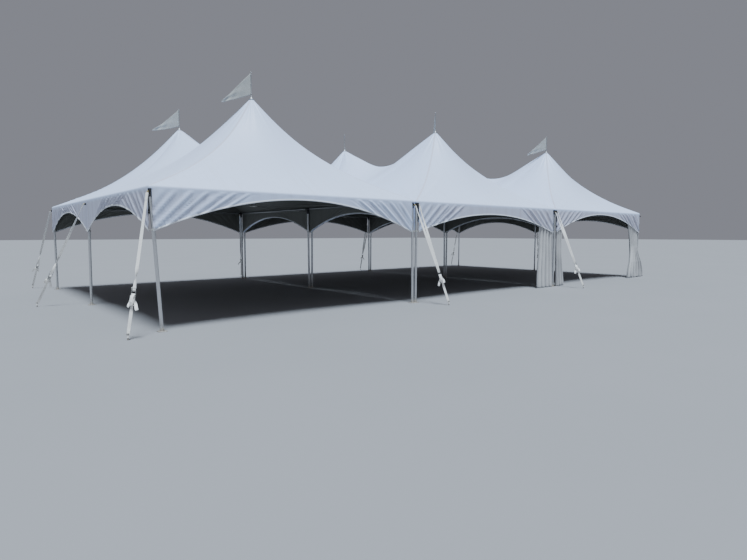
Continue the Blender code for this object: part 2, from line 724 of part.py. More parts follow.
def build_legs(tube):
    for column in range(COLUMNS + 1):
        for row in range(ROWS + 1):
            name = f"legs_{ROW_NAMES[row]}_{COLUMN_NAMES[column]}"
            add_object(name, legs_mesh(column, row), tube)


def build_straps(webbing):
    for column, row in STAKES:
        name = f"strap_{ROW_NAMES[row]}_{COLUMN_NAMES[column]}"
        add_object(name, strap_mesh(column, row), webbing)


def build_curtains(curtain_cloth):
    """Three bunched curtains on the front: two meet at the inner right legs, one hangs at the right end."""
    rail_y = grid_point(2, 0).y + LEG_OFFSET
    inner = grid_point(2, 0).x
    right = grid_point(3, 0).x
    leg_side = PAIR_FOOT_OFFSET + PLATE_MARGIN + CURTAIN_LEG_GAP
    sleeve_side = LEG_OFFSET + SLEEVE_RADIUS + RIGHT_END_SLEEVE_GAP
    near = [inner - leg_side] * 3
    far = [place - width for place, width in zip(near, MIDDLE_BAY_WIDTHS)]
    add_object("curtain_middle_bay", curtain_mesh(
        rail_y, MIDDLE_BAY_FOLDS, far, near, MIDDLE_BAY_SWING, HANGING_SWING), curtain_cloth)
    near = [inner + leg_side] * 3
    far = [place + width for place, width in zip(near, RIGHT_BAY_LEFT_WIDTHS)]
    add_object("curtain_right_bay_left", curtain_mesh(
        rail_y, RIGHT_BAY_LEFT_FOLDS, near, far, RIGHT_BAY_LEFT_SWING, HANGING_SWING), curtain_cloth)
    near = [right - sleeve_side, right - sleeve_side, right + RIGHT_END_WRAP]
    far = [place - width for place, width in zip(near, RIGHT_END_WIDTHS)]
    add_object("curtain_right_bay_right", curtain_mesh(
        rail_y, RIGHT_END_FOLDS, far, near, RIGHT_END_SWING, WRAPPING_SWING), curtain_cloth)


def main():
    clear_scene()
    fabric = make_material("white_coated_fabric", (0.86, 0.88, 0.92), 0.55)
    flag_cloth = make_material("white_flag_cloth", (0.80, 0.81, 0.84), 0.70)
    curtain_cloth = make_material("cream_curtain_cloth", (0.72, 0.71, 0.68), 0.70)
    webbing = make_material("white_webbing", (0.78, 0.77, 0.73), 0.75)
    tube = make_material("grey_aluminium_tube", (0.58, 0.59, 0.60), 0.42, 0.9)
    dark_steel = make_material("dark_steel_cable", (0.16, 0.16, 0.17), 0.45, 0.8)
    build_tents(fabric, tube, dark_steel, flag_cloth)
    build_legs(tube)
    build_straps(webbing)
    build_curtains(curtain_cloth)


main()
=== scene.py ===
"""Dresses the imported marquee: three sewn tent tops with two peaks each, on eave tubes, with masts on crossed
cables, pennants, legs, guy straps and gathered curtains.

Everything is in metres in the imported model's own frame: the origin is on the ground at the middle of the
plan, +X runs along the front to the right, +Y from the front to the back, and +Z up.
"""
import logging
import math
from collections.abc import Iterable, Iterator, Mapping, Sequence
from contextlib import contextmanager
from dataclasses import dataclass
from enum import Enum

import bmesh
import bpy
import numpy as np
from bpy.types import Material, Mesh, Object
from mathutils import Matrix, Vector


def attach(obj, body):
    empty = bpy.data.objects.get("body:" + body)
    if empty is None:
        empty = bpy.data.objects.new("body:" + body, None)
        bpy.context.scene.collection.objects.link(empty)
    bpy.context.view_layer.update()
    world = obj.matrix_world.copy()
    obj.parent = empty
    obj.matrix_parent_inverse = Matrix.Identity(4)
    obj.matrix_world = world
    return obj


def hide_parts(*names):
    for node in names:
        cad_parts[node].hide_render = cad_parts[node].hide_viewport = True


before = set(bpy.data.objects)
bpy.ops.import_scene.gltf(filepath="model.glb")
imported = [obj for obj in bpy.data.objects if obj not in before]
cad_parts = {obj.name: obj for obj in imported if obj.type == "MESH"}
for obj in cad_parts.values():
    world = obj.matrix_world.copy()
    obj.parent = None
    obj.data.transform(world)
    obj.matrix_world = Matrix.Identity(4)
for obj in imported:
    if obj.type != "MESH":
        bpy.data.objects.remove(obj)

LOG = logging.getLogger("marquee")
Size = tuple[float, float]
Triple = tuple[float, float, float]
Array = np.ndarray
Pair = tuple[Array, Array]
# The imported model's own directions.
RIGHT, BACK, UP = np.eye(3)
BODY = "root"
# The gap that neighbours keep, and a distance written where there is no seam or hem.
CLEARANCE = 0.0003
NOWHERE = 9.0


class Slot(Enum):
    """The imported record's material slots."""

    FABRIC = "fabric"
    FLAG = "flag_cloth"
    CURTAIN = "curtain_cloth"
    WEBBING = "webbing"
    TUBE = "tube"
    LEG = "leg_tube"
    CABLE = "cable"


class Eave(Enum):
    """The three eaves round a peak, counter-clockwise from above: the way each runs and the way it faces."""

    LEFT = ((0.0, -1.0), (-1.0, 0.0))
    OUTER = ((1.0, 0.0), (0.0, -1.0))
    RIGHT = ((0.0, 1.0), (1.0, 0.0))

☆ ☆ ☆

▶ _Exercise aim_
In the listing above, find the line with "0.81, 0.84), 0.70)" and the line with "obj.matrix_world = world". Output those two lines and every line between them, exactly as written.

▶ _Final result_
    flag_cloth = make_material("white_flag_cloth", (0.80, 0.81, 0.84), 0.70)
    curtain_cloth = make_material("cream_curtain_cloth", (0.72, 0.71, 0.68), 0.70)
    webbing = make_material("white_webbing", (0.78, 0.77, 0.73), 0.75)
    tube = make_material("grey_aluminium_tube", (0.58, 0.59, 0.60), 0.42, 0.9)
    dark_steel = make_material("dark_steel_cable", (0.16, 0.16, 0.17), 0.45, 0.8)
    build_tents(fabric, tube, dark_steel, flag_cloth)
    build_legs(tube)
    build_straps(webbing)
    build_curtains(curtain_cloth)


main()
=== scene.py ===
"""Dresses the imported marquee: three sewn tent tops with two peaks each, on eave tubes, with masts on crossed
cables, pennants, legs, guy straps and gathered curtains.

Everything is in metres in the imported model's own frame: the origin is on the ground at the middle of the
plan, +X runs along the front to the right, +Y from the front to the back, and +Z up.
"""
import logging
import math
from collections.abc import Iterable, Iterator, Mapping, Sequence
from contextlib import contextmanager
from dataclasses import dataclass
from enum import Enum

import bmesh
import bpy
import numpy as np
from bpy.types import Material, Mesh, Object
from mathutils import Matrix, Vector


def attach(obj, body):
    empty = bpy.data.objects.get("body:" + body)
    if empty is None:
        empty = bpy.data.objects.new("body:" + body, None)
        bpy.context.scene.collection.objects.link(empty)
    bpy.context.view_layer.update()
    world = obj.matrix_world.copy()
    obj.parent = empty
    obj.matrix_parent_inverse = Matrix.Identity(4)
    obj.matrix_world = world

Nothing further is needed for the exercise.